#### [REQUIREMENT]
Your task is to extract every line from the material below exactly.

#### [DATA SEGMENT]
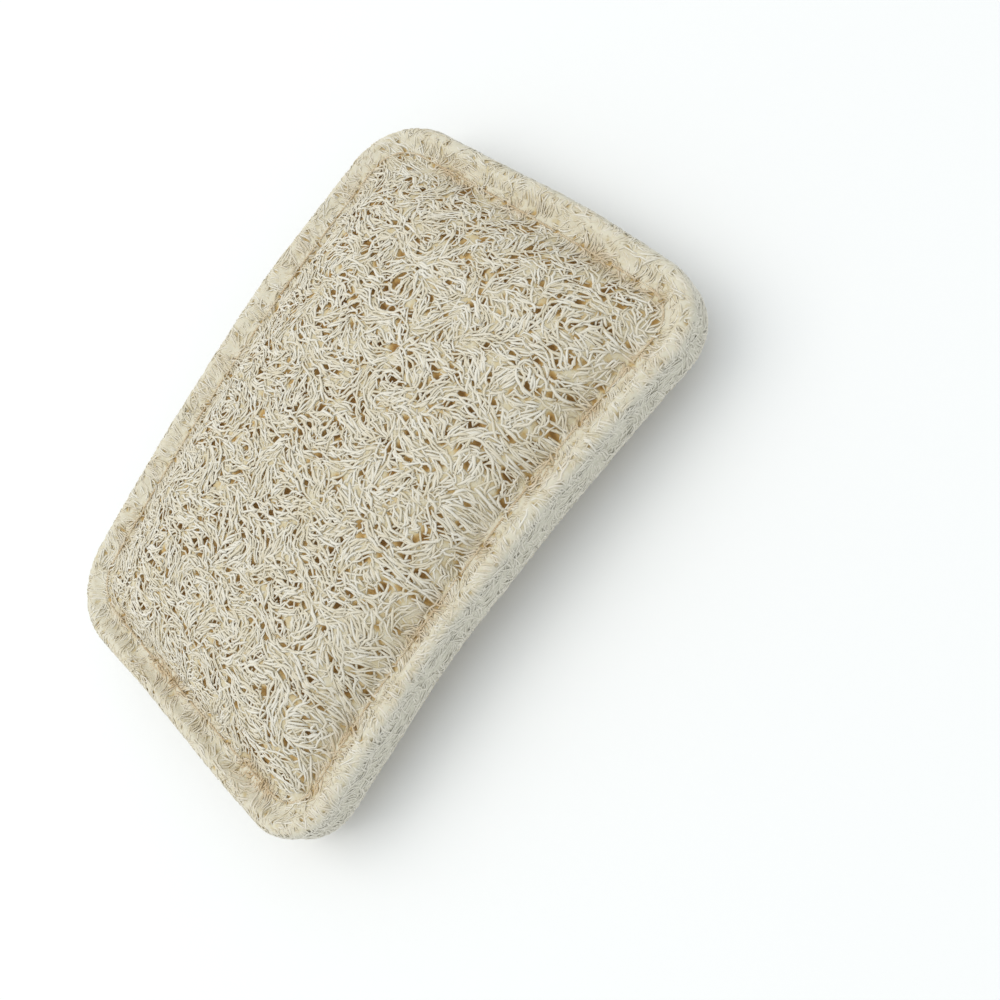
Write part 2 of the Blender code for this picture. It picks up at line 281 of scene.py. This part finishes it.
def add_mat(name, layer, holes, grain, draw):
    size = 2 * (HALF + WRAP)
    cuts = [round(s / MAT_PITCH) for s in size]
    bpy.ops.mesh.primitive_grid_add(x_subdivisions=cuts[0], y_subdivisions=cuts[1], size=2)
    mat = bpy.context.object
    mat.name = name
    count = len(mat.data.vertices)
    places = np.empty(count * 3)
    mat.data.vertices.foreach_get("co", places)
    plan = places.reshape(-1, 3)[:, :2] * size / 2
    nearest, away, distance = from_core(plan)
    away *= (np.abs(away).max(-1) / np.maximum(distance, 1e-9))[:, None]
    plan = nearest + away
    heading = grain(plan)
    hollow = np.zeros(count)
    for place, width in zip(*holes):
        way = plan - place
        close = np.nonzero(np.abs(way).max(-1) < 4 * MM)[0]
        way, turn = way[close], heading[close]
        along = way[:, 0] * np.cos(turn) + way[:, 1] * np.sin(turn)
        across = way[:, 1] * np.cos(turn) - way[:, 0] * np.sin(turn)
        dip = width * np.exp(-(along / (2 * width + 0.3 * MM)) ** 2 - (across / (width + 0.3 * MM)) ** 2)
        hollow[close] = np.maximum(hollow[close], dip)
    coarse, fine = waves(draw, 5 * MM), waves(draw, 1.7 * MM)
    sunk = MAT_DEPTH[0] + (MAT_DEPTH[1] - MAT_DEPTH[0]) * looseness(plan)
    sunk += MAT_RELIEF * (coarse(plan) + fine(plan)) + HOLE_DEPTH * hollow
    sunk *= smooth_step((inset_of(plan) + WRAP) / (0.8 * MM))
    places = on_layer(plan, layer) - outward(plan, layer) * sunk[:, None]
    mat.data.vertices.foreach_set("co", places.ravel())
    for label, values in (("depth", sunk / MM), ("wall", wall_share(inset_of(plan)))):
        mat.data.attributes.new(label, "FLOAT", "POINT").data.foreach_set("value", values)
    bpy.ops.object.mode_set(mode="EDIT")
    bpy.ops.mesh.select_all(action="DESELECT")
    bpy.ops.mesh.select_non_manifold()
    bpy.ops.mesh.edge_face_add()
    bpy.ops.mesh.select_all(action="SELECT")
    bpy.ops.mesh.normals_make_consistent(inside=False)
    bpy.ops.object.mode_set(mode="OBJECT")
    bpy.ops.object.shade_smooth_by_angle(angle=math.radians(60))
    return mat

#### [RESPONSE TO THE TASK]
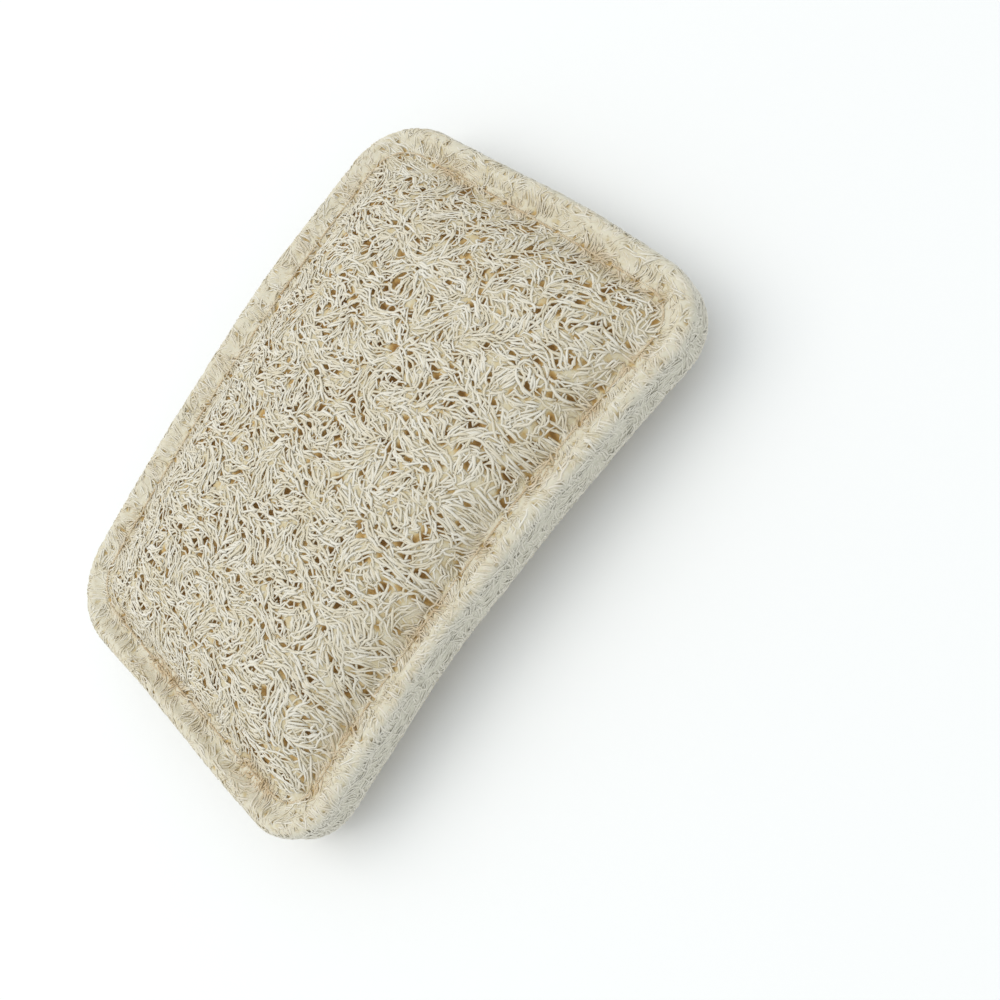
Write part 2 of the Blender code for this picture. It picks up at line 281 of scene.py. This part finishes it.
def add_mat(name, layer, holes, grain, draw):
    size = 2 * (HALF + WRAP)
    cuts = [round(s / MAT_PITCH) for s in size]
    bpy.ops.mesh.primitive_grid_add(x_subdivisions=cuts[0], y_subdivisions=cuts[1], size=2)
    mat = bpy.context.object
    mat.name = name
    count = len(mat.data.vertices)
    places = np.empty(count * 3)
    mat.data.vertices.foreach_get("co", places)
    plan = places.reshape(-1, 3)[:, :2] * size / 2
    nearest, away, distance = from_core(plan)
    away *= (np.abs(away).max(-1) / np.maximum(distance, 1e-9))[:, None]
    plan = nearest + away
    heading = grain(plan)
    hollow = np.zeros(count)
    for place, width in zip(*holes):
        way = plan - place
        close = np.nonzero(np.abs(way).max(-1) < 4 * MM)[0]
        way, turn = way[close], heading[close]
        along = way[:, 0] * np.cos(turn) + way[:, 1] * np.sin(turn)
        across = way[:, 1] * np.cos(turn) - way[:, 0] * np.sin(turn)
        dip = width * np.exp(-(along / (2 * width + 0.3 * MM)) ** 2 - (across / (width + 0.3 * MM)) ** 2)
        hollow[close] = np.maximum(hollow[close], dip)
    coarse, fine = waves(draw, 5 * MM), waves(draw, 1.7 * MM)
    sunk = MAT_DEPTH[0] + (MAT_DEPTH[1] - MAT_DEPTH[0]) * looseness(plan)
    sunk += MAT_RELIEF * (coarse(plan) + fine(plan)) + HOLE_DEPTH * hollow
    sunk *= smooth_step((inset_of(plan) + WRAP) / (0.8 * MM))
    places = on_layer(plan, layer) - outward(plan, layer) * sunk[:, None]
    mat.data.vertices.foreach_set("co", places.ravel())
    for label, values in (("depth", sunk / MM), ("wall", wall_share(inset_of(plan)))):
        mat.data.attributes.new(label, "FLOAT", "POINT").data.foreach_set("value", values)
    bpy.ops.object.mode_set(mode="EDIT")
    bpy.ops.mesh.select_all(action="DESELECT")
    bpy.ops.mesh.select_non_manifold()
    bpy.ops.mesh.edge_face_add()
    bpy.ops.mesh.select_all(action="SELECT")
    bpy.ops.mesh.normals_make_consistent(inside=False)
    bpy.ops.object.mode_set(mode="OBJECT")
    bpy.ops.object.shade_smooth_by_angle(angle=math.radians(60))
    return mat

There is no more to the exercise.